DATA PROVIDED:
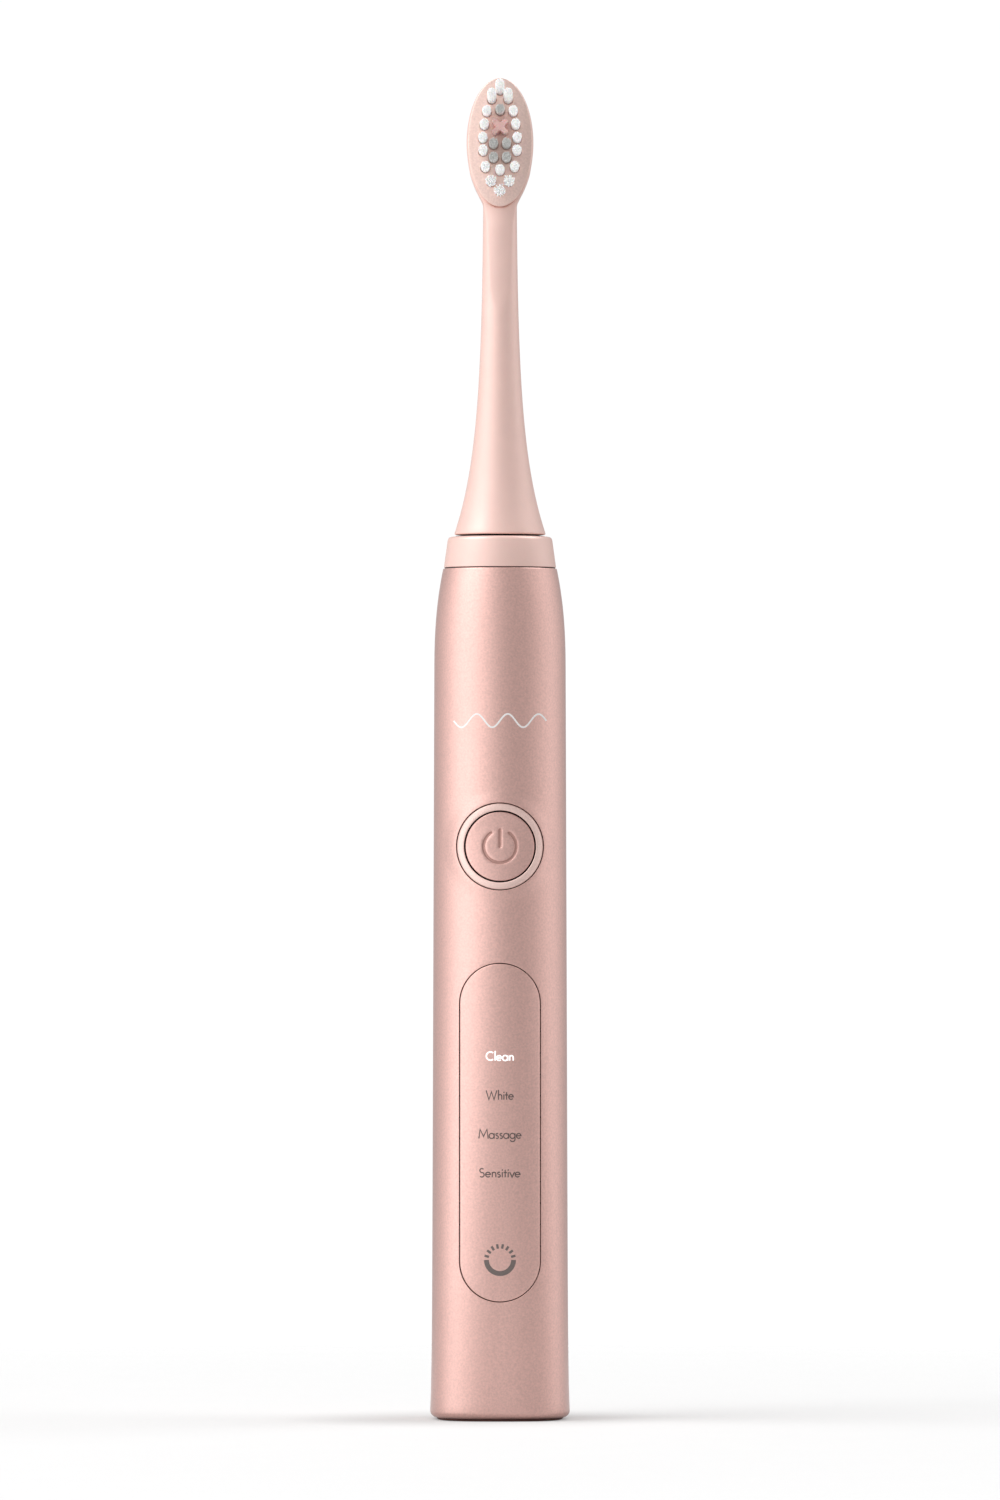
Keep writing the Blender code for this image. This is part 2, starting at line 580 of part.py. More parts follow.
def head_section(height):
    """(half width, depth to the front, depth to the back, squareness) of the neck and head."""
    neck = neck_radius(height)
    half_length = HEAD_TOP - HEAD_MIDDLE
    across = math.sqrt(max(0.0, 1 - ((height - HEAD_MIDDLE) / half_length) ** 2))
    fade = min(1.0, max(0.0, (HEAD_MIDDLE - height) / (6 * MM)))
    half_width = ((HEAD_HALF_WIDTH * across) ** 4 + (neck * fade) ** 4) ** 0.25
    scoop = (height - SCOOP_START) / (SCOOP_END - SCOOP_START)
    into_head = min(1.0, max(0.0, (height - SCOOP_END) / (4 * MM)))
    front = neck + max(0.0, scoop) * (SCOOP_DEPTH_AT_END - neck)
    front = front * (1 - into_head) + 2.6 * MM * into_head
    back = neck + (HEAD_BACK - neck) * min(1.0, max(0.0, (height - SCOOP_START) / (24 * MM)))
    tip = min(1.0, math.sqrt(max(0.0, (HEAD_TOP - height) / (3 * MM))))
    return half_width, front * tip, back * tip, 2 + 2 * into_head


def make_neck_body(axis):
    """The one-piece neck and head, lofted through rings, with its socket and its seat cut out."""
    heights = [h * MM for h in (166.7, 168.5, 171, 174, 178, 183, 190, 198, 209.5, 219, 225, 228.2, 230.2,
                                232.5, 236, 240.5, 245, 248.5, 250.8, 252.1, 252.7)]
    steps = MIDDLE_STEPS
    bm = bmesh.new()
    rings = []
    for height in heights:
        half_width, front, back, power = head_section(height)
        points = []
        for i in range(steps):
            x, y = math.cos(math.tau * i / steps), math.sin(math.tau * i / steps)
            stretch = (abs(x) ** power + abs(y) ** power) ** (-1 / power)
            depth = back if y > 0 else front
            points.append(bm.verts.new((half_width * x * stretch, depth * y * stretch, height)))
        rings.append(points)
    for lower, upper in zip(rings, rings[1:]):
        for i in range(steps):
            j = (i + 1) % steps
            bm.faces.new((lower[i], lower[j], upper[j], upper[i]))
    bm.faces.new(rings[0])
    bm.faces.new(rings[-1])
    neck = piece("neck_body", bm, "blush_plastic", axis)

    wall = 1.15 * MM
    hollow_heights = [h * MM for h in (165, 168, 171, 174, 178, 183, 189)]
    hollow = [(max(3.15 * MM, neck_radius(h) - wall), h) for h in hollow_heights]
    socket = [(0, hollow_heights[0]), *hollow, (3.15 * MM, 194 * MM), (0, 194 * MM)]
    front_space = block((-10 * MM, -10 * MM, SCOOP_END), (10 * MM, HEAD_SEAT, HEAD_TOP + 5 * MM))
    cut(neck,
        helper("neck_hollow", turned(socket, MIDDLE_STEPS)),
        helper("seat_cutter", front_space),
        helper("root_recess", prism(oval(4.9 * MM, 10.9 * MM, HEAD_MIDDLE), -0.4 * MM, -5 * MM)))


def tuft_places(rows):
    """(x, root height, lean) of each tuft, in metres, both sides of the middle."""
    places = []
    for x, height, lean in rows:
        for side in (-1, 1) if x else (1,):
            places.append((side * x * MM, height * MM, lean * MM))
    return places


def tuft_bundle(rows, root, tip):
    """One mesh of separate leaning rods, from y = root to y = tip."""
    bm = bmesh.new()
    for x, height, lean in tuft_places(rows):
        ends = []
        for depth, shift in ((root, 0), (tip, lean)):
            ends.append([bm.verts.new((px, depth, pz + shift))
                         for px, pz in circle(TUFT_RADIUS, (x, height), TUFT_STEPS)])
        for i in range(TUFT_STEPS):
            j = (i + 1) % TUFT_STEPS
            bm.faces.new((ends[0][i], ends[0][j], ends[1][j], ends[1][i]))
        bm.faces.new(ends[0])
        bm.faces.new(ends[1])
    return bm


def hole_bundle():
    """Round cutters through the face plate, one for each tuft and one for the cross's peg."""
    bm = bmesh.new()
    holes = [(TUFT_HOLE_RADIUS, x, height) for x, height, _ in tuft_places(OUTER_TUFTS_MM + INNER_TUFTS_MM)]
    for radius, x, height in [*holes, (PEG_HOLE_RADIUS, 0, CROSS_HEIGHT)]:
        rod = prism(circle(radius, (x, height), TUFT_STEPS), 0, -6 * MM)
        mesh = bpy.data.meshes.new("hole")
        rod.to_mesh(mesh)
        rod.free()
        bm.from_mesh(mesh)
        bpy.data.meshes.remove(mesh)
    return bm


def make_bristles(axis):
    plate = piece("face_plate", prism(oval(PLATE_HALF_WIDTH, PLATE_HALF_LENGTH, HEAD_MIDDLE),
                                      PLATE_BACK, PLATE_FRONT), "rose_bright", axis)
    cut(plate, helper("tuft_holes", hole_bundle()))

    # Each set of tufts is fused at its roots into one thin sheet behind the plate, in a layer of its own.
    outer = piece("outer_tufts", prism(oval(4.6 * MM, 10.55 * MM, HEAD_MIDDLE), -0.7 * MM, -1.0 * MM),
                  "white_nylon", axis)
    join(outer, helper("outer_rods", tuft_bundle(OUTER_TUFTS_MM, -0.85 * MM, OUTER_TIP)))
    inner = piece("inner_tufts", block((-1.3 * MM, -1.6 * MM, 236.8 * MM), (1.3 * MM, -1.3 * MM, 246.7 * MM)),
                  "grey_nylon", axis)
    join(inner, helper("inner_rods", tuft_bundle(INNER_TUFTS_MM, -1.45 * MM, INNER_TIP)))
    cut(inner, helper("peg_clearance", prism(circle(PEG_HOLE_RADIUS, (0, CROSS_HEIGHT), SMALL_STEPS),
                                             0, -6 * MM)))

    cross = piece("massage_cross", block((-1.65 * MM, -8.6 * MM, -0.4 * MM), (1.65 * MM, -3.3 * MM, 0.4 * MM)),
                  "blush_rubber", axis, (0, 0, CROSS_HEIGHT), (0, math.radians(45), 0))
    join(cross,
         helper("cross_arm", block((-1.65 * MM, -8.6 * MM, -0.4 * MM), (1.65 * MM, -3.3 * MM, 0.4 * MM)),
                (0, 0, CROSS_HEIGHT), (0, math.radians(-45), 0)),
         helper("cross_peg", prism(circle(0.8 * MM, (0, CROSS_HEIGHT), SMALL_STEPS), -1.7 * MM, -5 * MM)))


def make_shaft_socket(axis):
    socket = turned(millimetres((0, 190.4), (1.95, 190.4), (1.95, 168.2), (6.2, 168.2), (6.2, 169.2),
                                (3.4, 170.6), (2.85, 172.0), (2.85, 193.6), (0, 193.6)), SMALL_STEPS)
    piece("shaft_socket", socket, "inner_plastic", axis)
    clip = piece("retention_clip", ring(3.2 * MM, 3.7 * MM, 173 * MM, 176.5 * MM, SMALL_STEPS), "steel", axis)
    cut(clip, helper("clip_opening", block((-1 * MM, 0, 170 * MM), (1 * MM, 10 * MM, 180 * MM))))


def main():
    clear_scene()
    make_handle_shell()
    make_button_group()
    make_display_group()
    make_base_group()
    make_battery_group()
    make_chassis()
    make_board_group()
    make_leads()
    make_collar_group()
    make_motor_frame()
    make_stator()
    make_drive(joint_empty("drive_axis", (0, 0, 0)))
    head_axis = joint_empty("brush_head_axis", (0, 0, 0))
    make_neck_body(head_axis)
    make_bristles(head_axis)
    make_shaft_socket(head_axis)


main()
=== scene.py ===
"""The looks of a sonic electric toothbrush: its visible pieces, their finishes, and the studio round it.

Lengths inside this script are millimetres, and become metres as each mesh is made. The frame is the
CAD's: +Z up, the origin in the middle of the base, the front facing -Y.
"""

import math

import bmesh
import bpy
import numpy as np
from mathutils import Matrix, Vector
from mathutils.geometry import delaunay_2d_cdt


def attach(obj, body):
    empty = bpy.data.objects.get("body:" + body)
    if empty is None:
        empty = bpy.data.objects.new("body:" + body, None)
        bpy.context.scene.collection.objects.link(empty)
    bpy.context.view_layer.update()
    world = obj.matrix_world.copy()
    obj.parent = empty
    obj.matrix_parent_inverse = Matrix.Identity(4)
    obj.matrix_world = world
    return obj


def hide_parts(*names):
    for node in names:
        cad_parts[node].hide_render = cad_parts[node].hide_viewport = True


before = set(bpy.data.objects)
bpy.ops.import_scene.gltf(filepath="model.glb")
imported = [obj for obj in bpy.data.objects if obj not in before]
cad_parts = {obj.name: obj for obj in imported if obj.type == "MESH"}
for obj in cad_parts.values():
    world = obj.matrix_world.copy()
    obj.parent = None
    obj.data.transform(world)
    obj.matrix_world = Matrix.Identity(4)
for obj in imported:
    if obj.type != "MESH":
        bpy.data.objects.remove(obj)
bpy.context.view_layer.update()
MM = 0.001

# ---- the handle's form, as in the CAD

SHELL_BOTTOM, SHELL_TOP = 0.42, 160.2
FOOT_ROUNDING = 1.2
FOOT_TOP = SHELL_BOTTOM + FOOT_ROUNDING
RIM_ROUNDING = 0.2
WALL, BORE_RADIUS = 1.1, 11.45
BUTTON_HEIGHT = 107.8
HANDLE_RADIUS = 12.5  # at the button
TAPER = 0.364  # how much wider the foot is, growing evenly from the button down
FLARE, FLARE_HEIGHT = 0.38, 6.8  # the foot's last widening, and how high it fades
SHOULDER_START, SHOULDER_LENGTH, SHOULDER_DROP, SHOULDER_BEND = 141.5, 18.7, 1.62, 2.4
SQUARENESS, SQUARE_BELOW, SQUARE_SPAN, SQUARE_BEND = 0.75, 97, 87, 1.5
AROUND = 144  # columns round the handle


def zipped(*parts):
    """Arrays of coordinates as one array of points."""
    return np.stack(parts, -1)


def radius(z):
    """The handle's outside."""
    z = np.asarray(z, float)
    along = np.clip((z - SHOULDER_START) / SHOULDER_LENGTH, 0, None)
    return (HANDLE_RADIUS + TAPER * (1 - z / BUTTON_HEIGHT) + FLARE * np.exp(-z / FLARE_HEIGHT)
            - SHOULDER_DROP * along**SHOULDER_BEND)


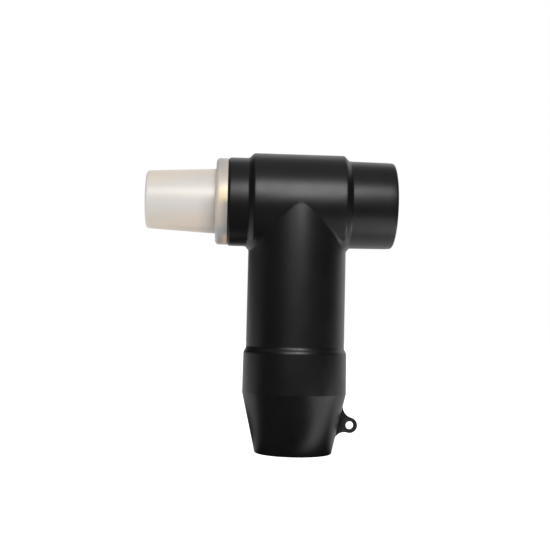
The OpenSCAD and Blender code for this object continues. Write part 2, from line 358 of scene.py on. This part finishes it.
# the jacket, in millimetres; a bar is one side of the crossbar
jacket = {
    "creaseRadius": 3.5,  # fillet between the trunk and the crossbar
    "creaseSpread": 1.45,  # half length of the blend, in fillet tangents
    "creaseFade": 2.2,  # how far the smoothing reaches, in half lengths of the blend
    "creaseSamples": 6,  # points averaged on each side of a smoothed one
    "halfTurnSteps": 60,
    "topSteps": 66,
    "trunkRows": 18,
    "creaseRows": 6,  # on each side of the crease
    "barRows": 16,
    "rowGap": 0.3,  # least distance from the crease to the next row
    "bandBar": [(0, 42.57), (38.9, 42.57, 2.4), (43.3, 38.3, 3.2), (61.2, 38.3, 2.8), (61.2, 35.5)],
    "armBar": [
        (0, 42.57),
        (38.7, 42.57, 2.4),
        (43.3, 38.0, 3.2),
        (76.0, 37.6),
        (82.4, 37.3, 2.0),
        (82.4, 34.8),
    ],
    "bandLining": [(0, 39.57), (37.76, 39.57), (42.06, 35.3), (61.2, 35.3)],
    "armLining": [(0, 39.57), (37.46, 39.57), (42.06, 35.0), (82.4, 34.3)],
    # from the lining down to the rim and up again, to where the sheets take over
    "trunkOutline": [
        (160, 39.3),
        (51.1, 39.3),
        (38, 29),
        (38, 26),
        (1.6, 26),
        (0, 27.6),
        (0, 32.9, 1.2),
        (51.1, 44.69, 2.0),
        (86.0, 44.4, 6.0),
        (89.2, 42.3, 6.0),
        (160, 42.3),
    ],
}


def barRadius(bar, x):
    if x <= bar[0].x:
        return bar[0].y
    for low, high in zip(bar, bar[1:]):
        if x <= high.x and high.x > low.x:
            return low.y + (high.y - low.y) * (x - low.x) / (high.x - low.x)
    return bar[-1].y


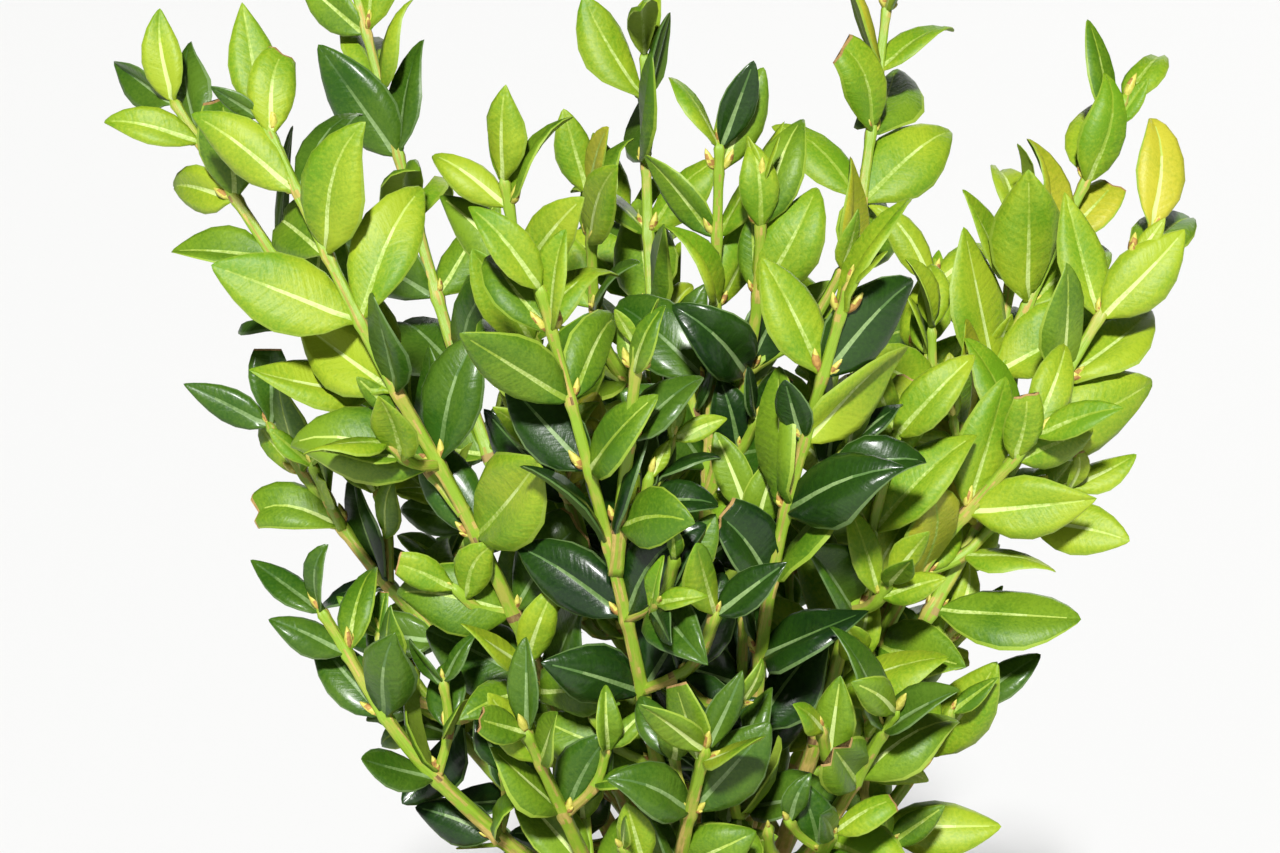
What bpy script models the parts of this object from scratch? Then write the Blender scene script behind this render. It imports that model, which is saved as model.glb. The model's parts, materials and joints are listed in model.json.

TASK BRIEF:
From the line that contains "make_base_group()" through the line that contains "# ---- the handle's form, as in the CAD", reproduce every line exactly, both end lines included.

TASK SOLUTION:
    make_base_group()
    make_battery_group()
    make_chassis()
    make_board_group()
    make_leads()
    make_collar_group()
    make_motor_frame()
    make_stator()
    make_drive(joint_empty("drive_axis", (0, 0, 0)))
    head_axis = joint_empty("brush_head_axis", (0, 0, 0))
    make_neck_body(head_axis)
    make_bristles(head_axis)
    make_shaft_socket(head_axis)


main()
=== scene.py ===
"""The looks of a sonic electric toothbrush: its visible pieces, their finishes, and the studio round it.

Lengths inside this script are millimetres, and become metres as each mesh is made. The frame is the
CAD's: +Z up, the origin in the middle of the base, the front facing -Y.
"""

import math

import bmesh
import bpy
import numpy as np
from mathutils import Matrix, Vector
from mathutils.geometry import delaunay_2d_cdt


def attach(obj, body):
    empty = bpy.data.objects.get("body:" + body)
    if empty is None:
        empty = bpy.data.objects.new("body:" + body, None)
        bpy.context.scene.collection.objects.link(empty)
    bpy.context.view_layer.update()
    world = obj.matrix_world.copy()
    obj.parent = empty
    obj.matrix_parent_inverse = Matrix.Identity(4)
    obj.matrix_world = world
    return obj


def hide_parts(*names):
    for node in names:
        cad_parts[node].hide_render = cad_parts[node].hide_viewport = True


before = set(bpy.data.objects)
bpy.ops.import_scene.gltf(filepath="model.glb")
imported = [obj for obj in bpy.data.objects if obj not in before]
cad_parts = {obj.name: obj for obj in imported if obj.type == "MESH"}
for obj in cad_parts.values():
    world = obj.matrix_world.copy()
    obj.parent = None
    obj.data.transform(world)
    obj.matrix_world = Matrix.Identity(4)
for obj in imported:
    if obj.type != "MESH":
        bpy.data.objects.remove(obj)
bpy.context.view_layer.update()
MM = 0.001

# ---- the handle's form, as in the CAD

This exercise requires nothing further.